We march because you did not see us walking quietly by.
We yell because you did not hear us plainly say, ‘Enough.’
We roar our disapproval because our first hundred no’s went unheard. Because nothing less than a shouting, screaming, kicking victim is acknowledged as a victim.
I would love to not be roaring. I would love to calmly state my case and be taken at my word. I would love my motives and competence to decide for myself what is wrong to not be questioned. But we aren’t there yet.
When you can’t go to the cops because you were drinking when you got assaulted, we aren’t there yet.
When you get called a bitch, cunt, whore and worse for speaking up, we aren’t there yet.
When you make less money and hold fewer positions of power because people — including other women — don’t like taking directions from a woman, we’re not there yet.

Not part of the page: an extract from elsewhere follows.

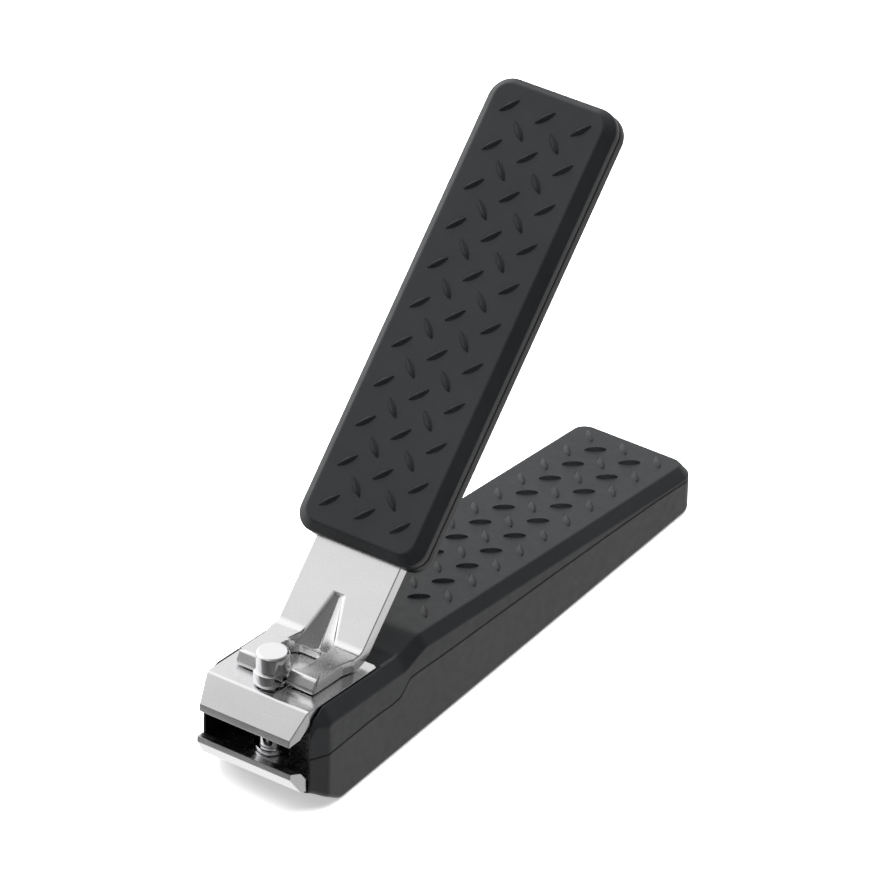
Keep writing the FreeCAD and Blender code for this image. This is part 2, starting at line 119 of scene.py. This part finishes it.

And when even a nice guy can still not hear your no, we’re not there yet.
I am woman, hear me roar
In numbers too big to ignore
And I know too much to go back an’ pretend
‘Cause I’ve heard it all before
And I’ve been down there on the floor
No one’s ever gonna keep me down again
You can bend but never break me
‘Cause it only serves to make me
More determined to achieve my final goal
And I come back even stronger
Not a novice any longer
‘Cause you’ve deepened the conviction in my soul
I am woman watch me grow
See me standing toe to toe
As I spread my lovin’ arms across the land
But I’m still an embryo
With a long, long way to go
Until I make my brother understand
Oh yes, I am wise
But it’s wisdom born of pain
Yes, I’ve paid the price
But look how much I gained
If I have to, I can face anything
I am strong
I am invincible
I am woman
*I just want to acknowledge that although I do not characterize this unpleasant experience as rape or assault, I do not speak for anyone else or their experiences. If you read this scenario and it feels similar to an assault you experienced, I have no right to decide for you that it wasn’t. This is not a court of law or a criminal proceeding, and in your own healing, only YOU get to define what was OK and what wasn’t.